The Blue Bird: No Place Like Home

Maurice Tourneur‘s 1918 production of The Blue Bird feels a long way from Walsh’s Five Points. This adaptation of Maurice Maeterlinck‘s 1908 play, is realized by the French director for Adolph Zukor‘s Famous Players-Lasky in fantastic style. Tytyl and Mytyl are a brother and sister living up in a snow-covered village that’s located somewhere between Hansel and Gretel. Across the way lives a sick child and her mannish-looking mother. Down the road are “The Rich Children.” After the kids refuse to let the sick girl adopt their pet bird, they recieve a night visit from a fairy. The fairy brings their surroundings to life and charges Tytyl (Robin Macdougall) and Mytyl (Tula Belle) to find the bluebird of happiness.

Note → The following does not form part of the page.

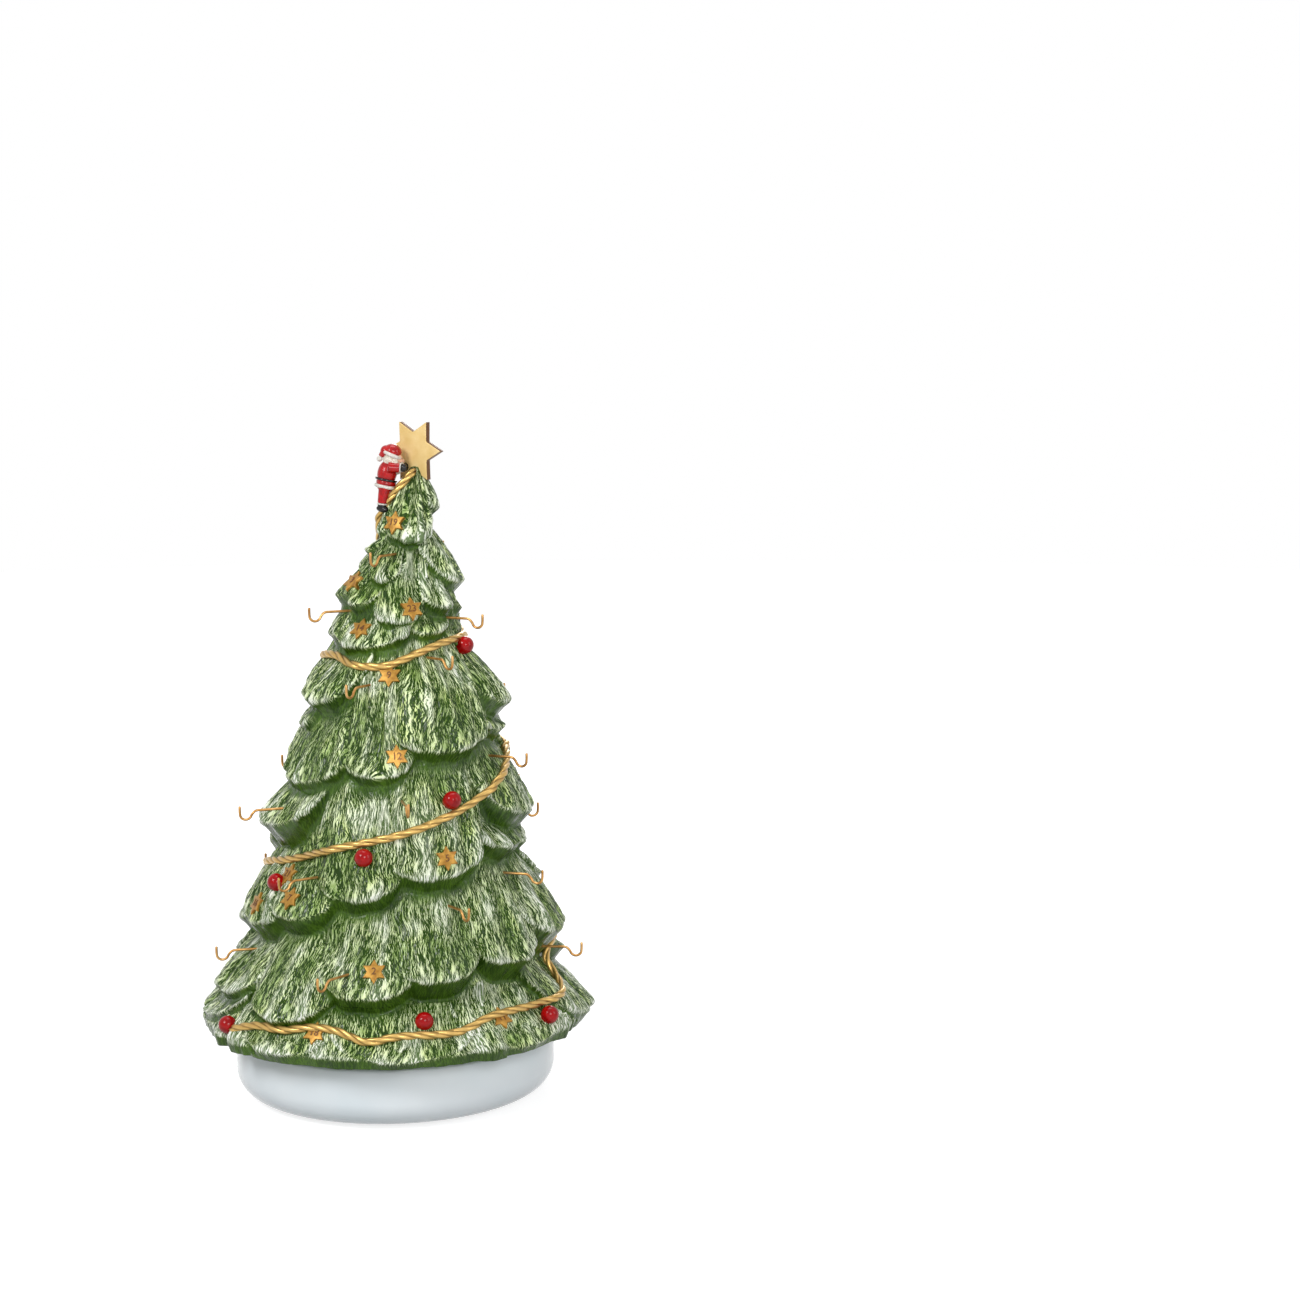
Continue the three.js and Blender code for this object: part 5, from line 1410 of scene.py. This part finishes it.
def satin_gold():
    """Burnished gold on the tip star: pale and satin, with soft clouds from the agate."""
    stops = [(0.25, "#d4b470"), (0.55, "#dfc284"), (0.8, "#e6cd97")]
    return patterned("satin_gold_on_the_top_star", 9, stops, {"Detail": 3.0}, rough=(0.5, 0.62),
                     bump=(0.15, 0.08), bump_grain_mm=0.8, Metallic=0.1, IOR=1.5, Specular_IOR_Level=0.3)


def red_glaze(trim):
    """Selenium red glaze on the balls: deep, even and mirror smooth."""
    stops = [(0.3, "#86040a"), (0.55, trim.ball_red), (0.8, "#ae080e")]
    return patterned("red_glaze_on_the_balls", 5, stops, Roughness=0.04, IOR=1.5, Specular_IOR_Level=0.2)


def brass_wire():
    """Drawn brass wire, warm and half bright, with tarnish in soft patches."""
    stops = [(0.3, "#946730"), (0.55, "#b98b4e"), (0.8, "#cfa873")]
    return patterned("drawn_brass_wire", 6, stops, {"Detail": 5.0}, rough=(0.22, 0.4), Metallic=0.7)


def white_glaze():
    """White porcelain under clear glaze: cool white, very smooth, with a faint uneven fire."""
    return patterned("white_glazed_porcelain", 45, [(0.3, "#dae3e8"), (0.7, "#e4eaee")], bump=(0.15, 0.6),
                     Roughness=0.15, IOR=1.5, Specular_IOR_Level=0.35)


def green_felt():
    """Pressed wool felt: matt, with short loose fibres."""
    return patterned("pressed_wool_felt", 0.6, [(0.3, "#22392c"), (0.7, "#3f6150")],
                     {"Detail": 4.0, "Distortion": 1.5}, bump=(0.6, 0.3), Roughness=0.95, Sheen_Weight=0.4)


def glossy_paint(name, low, high, roughness, pattern_mm):
    """Enamel paint under clear glaze, a little uneven from the brush."""
    return patterned(name, pattern_mm, [(0.3, low), (0.7, high)], {"Detail": 3.0}, bump=(0.2, 0.15),
                     Roughness=roughness, IOR=1.5, Specular_IOR_Level=0.35)


def figure_paints(colours):
    """The paint of each part of the figure."""
    red = glossy_paint("red_enamel_on_the_coat", "#8f0a0e", colours.coat, 0.25, 3)
    fur = glossy_paint("white_enamel_on_the_fur", "#bdb9ae", colours.fur, 0.4, 1.2)
    hair = glossy_paint("cream_enamel_on_the_beard", "#b9ad98", "#e9e4d8", 0.4, 1.5)
    face = glossy_paint("flesh_enamel_on_the_face", "#d59c7c", colours.skin, 0.35, 3)
    black = glossy_paint("black_enamel_on_boots_and_mittens", "#0d0c0c", "#1e1b1a", 0.2, 2)
    return {"coat": red, "trousers": red, "hat": red, "fur": fur, "hair": hair, "face": face,
            "eyes": black, "leather": black}


def turned_steel(name, low, high, roughness):
    """Zinc-plated or blackened steel, turned, with rings a fraction of a millimetre apart."""
    rings = {"wave_type": "RINGS", "rings_direction": "Z", "Distortion": 0.4}
    return patterned(name, 2, [(0.2, low), (0.8, high)], rings, "ShaderNodeTexWave", bump=(0.1, 0.05),
                     Metallic=0.95, Roughness=roughness)


def moulded(name, low, high, roughness):
    """Moulded nylon or rubber, with a fine grain of half a millimetre."""
    return patterned(name, 0.5, [(0.3, low), (0.7, high)], {"Detail": 3.0}, bump=(0.2, 0.05),
                     Roughness=roughness)


class ADVENT_TREE_OT_workings(bpy.types.Operator):
    """Gives the plate, bearing and pivot inside the base their metals and plastics"""

    bl_idname = "advent_tree.workings"
    bl_label = "Bearing and pivot"

    def execute(self, context):
        zinc = turned_steel("zinc_plated_steel", "#a4a8ad", "#c3c6ca", 0.32)
        black = turned_steel("blackened_steel", "#2b2d2f", "#44474a", 0.4)
        nylon = moulded("moulded_nylon", "#dcd9cc", "#ece9de", 0.5)
        rubber = moulded("moulded_rubber", "#1c1d1e", "#2e3031", 0.85)
        finishes = {
            "base_plate": zinc, "plate_screw": zinc, "lower_race": zinc, "upper_race": zinc,
            "bearing_ball": zinc, "turn_disc": zinc, "pivot_washer": zinc, "pivot_nut": zinc,
            "pivot_bolt": black, "ball_cage": nylon, "pivot_bush": nylon, "grip_ring": rubber,
        }
        for name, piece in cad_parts.items():
            for start, finish in finishes.items():
                if name.startswith(start):
                    piece.data.materials.clear()
                    piece.data.materials.append(finish)
        return {"FINISHED"}


# The picture

CAMERA_FOCAL = 72.0
CAMERA_DISTANCE = 1807.97
CAMERA_HEIGHT = 542.83
CAMERA_PITCH, CAMERA_YAW, CAMERA_ROLL = 0.127718, 0.100914, -0.006  # radians
FLOOR_RADIUS_M = 4
LAMP_TARGET_M = (0, 0, 0.22)
# The place and size of each lamp, in metres
LAMPS_M = {
    "key": ((-1.0, -1.0, 1.2), (0.45, 0.55)),
    "fill": ((1.3, -0.7, 0.7), (0.5, 0.8)),
    "top": ((0.1, 0.2, 1.7), (0.8, 0.8)),
    "back": ((0.3, 1.5, 0.9), (0.5, 0.5)),
    "front": ((0.3, -1.5, 0.7), (0.5, 0.5)),
}


def add_camera():
    """The camera at the picture's viewing angle."""
    deselect_all()
    bpy.ops.object.camera_add()
    camera = bpy.context.object
    camera.data.lens = CAMERA_FOCAL
    camera.data.sensor_width = 36
    camera.data.clip_end = 20
    pitch, yaw, roll = CAMERA_PITCH, CAMERA_YAW, CAMERA_ROLL
    forward = Vector((math.sin(yaw) * math.cos(pitch), math.cos(yaw) * math.cos(pitch), -math.sin(pitch)))
    level = Vector((math.cos(yaw), -math.sin(yaw), 0))
    upright = level.cross(forward)
    right = level * math.cos(roll) + upright * math.sin(roll)
    up = upright * math.cos(roll) - level * math.sin(roll)
    turned = Matrix((right, up, -forward)).transposed().to_4x4()
    camera.matrix_world = Matrix.Translation(Vector((0, -CAMERA_DISTANCE, CAMERA_HEIGHT)) * MM) @ turned
    bpy.context.scene.camera = camera


def add_lamp(name, place, size, power):
    """A large flat lamp that looks at the middle of the tree."""
    deselect_all()
    bpy.ops.object.light_add(type="AREA", location=place)
    lamp = bpy.context.object
    lamp.name = name
    lamp.data.shape = "RECTANGLE"
    lamp.data.size, lamp.data.size_y = size
    lamp.data.energy = power
    lamp.rotation_euler = (Vector(LAMP_TARGET_M) - Vector(place)).to_track_quat("-Z", "Y").to_euler()


def seen_rays(owner):
    """1 for what the camera sees, also in a reflection or through glass, and 0 for light on things."""
    path = add_node(owner, "ShaderNodeLightPath").outputs
    reflected = add_node(owner, "ShaderNodeMath", {"operation": "MAXIMUM"},
                         {0: path["Is Glossy Ray"], 1: path["Is Transmission Ray"]}).outputs[0]
    return add_node(owner, "ShaderNodeMath", {"operation": "MAXIMUM"},
                    {0: path["Is Camera Ray"], 1: reflected}).outputs[0]


def floor_white():
    """Pale studio floor: white to the camera, and grey only where the object shades it."""
    material, shader = new_material("pale_studio_floor")
    place = add_node(material, "ShaderNodeTexCoord").outputs["Object"]
    far = add_node(material, "ShaderNodeVectorMath", {"operation": "LENGTH"}, {0: place}).outputs["Value"]
    level = add_node(material, "ShaderNodeMapRange",
                     {"From Min": 0.2, "From Max": 0.75, "To Min": 0.78, "To Max": 1.0},
                     {"Value": far}).outputs["Result"]
    strength = add_node(material, "ShaderNodeMath", {"operation": "MULTIPLY"},
                        {0: seen_rays(material), 1: level}).outputs[0]
    set_sockets(shader, Base_Color=(0.42, 0.42, 0.42, 1), Roughness=0.9, Emission_Color=(1, 1, 1, 1))
    join_sockets(material, (strength, shader.inputs["Emission Strength"]))
    return material


def light_world(room_light):
    """An even light from all round, with white behind the object and in its reflections."""
    world = bpy.data.worlds.new("studio")
    bpy.context.scene.world = world
    world.use_nodes = True
    background = world.node_tree.nodes["Background"]
    background.inputs["Color"].default_value = (1, 1, 1, 1)
    strength = add_node(world, "ShaderNodeMath", {"operation": "MAXIMUM", 1: room_light},
                        {0: seen_rays(world)}).outputs[0]
    join_sockets(world, (strength, background.inputs["Strength"]))


class ADVENT_TREE_OT_stage(bpy.types.Operator):
    """Lays the floor, hangs the lamps and sets the camera"""

    bl_idname = "advent_tree.stage"
    bl_label = "Stage"

    def execute(self, context):
        settings = context.scene.advent_tree_stage
        deselect_all()
        bpy.ops.mesh.primitive_circle_add(vertices=96, radius=FLOOR_RADIUS_M, fill_type="NGON")
        floor = context.object
        floor.name = "studio_floor"
        floor.data.materials.append(floor_white())
        for name, (place, size) in LAMPS_M.items():
            add_lamp(f"{name}_lamp", place, size, getattr(settings, f"{name}_power"))
        light_world(settings.room_light)
        add_camera()
        context.scene.view_settings.view_transform = "Standard"
        return {"FINISHED"}


class ADVENT_TREE_PT_panel(bpy.types.Panel):
    """Sizes, colours and makers of the tree"""

    bl_label = "Advent Tree"
    bl_idname = "ADVENT_TREE_PT_panel"
    bl_space_type = "VIEW_3D"
    bl_region_type = "UI"
    bl_category = "Advent Tree"

    def draw(self, context):
        for attribute, group in SETTINGS.items():
            box = self.layout.box()
            box.label(text=group.__doc__)
            for name in group.__annotations__:
                box.prop(getattr(context.scene, attribute), name)
        for operator in OPERATORS:
            self.layout.operator(operator.bl_idname)


SETTINGS = {
    "advent_tree_skin": AdventTreeSkin,
    "advent_tree_trim": AdventTreeTrim,
    "advent_tree_figure": AdventTreeFigure,
    "advent_tree_stage": AdventTreeStage,
}
OPERATORS = (
    ADVENT_TREE_OT_stage,
    ADVENT_TREE_OT_base,
    ADVENT_TREE_OT_workings,
    ADVENT_TREE_OT_skin,
    ADVENT_TREE_OT_number_stars,
    ADVENT_TREE_OT_rope,
    ADVENT_TREE_OT_balls,
    ADVENT_TREE_OT_hooks,
    ADVENT_TREE_OT_top_star,
    ADVENT_TREE_OT_figure,
)


def register():
    for group in (*SETTINGS.values(), *OPERATORS, ADVENT_TREE_PT_panel):
        bpy.utils.register_class(group)
    for attribute, group in SETTINGS.items():
        setattr(bpy.types.Scene, attribute, bpy.props.PointerProperty(type=group))


def unregister():
    for attribute in SETTINGS:
        delattr(bpy.types.Scene, attribute)
    for group in (ADVENT_TREE_PT_panel, *reversed(OPERATORS), *reversed(SETTINGS.values())):
        bpy.utils.unregister_class(group)


def main():
    register()
    bpy.ops.advent_tree.stage()
    bpy.ops.advent_tree.base()
    bpy.ops.advent_tree.workings()
    bpy.ops.advent_tree.skin()
    bpy.ops.advent_tree.number_stars()
    bpy.ops.advent_tree.rope()
    bpy.ops.advent_tree.balls()
    bpy.ops.advent_tree.hooks()
    bpy.ops.advent_tree.top_star()
    bpy.ops.advent_tree.figure()


if __name__ == "__main__":
    main()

Tytyl and Mytyl are accompanied on their search by a strange assortment of dancing fire spirits, a loaf of bread incarnated as a maharajah, and a cat who fears the bluebird’s discovery will also be his death sentence. Tourneur uses superimposition and various tricks from Melies’s bag to bring the elements and animals to life. There’s a nice use of reverse motion when Mytyl changes from night-shirt to expedition-wear. A clever use of silhouettes conveys the fairytale atmosphere of one of the Rich Children’s fetes. The Tyls’ journey gets crazier, though. First they visit the Palace of Night, where Tytyl looks in vain for the bird among the Wan Sicknesses, Shades and Terrors and even War. The children then visit The Happy Dead, where they are reunited with their late grandparents and a crowd of “my little dead brothers and sisters.” After a stop by an explosive orgy being held by the Spenserian figure of Luxury-of-Being-Rich, the Tyls finally reach the Palace of Happiness, where they survey the Joy of Living, Joys of Pure Thoughts, and the Happy Young. Seeing that these joys are represented by young women mostly in gauze, it may be more truth to say they are supposed to be the Joy of the Libidinous Producer and the Lonely Audience Member.

Tourneur draws mostly on turn of the century kitsch for his rendition of these allegorical elements. Modern audiences may be surprised to see both Sleep and Death incarnated as two naked children. The capper is a tour of children waiting to be born., prefaced by a vision of “The Greatest Joy of All — Maternal Love.” The passing of nine decades has made this high cheese indeed. The most curious inhabitants of this world are a pair of tots known as “The Lovers.” They are forcibly sundered when one is due to be born before the other. “How will I know you?” asks the precocious spirit, doomed to stay in heaven’s departure lounge a little longer. “I’ll be the saddest person alive,” says the imminent fetus.

Like The Wizard of Oz (1939) only kookier, the phantasmagoria ends back home, where the bluebird has been all along. In case the head is still spinning, Tourneur’s child heroes look into the camera to advise us to seek our own bluebird, “in your own home, WHERE HE IS APT TO BE FOUND.” (emphasis titles’ own). Where Regeneration uses realism and historical recreation to give audiences an image of the world they live in, this wartime fantasia acts a kind of pablum. Its domestic advocacy may be a protest against America’s involvement in Europe. Considering its Belgian author and French director, it’s closer to an idealized notion of what’s at stake. Tourneur and Maeterlinck would lose this particular battle. Blue Bird‘s metaphysics are one of Victoriana’s last attempts to comfort antiquated mindsets while an ocean away, a new world was being born in Flanders’ fields.

Tourneur would actually adapt to the times, returning to France and eventually becoming a major player in the Vichy film industry during World War II. Bertrand Tavernier includes him in his cinematic history of the period, Laisser-passer (2001). The same year, the Norwegian-born Belle would reappear in Tourneur’s adaptation of Ibsen‘s A Doll’s House as one of the Helmar children. The Blue Bird was adapted by Charles Maigne, a Richmond-born author who discovered his metier was writing and directing Westerns like The Trail of the Lonesome Pine before dying in 1929.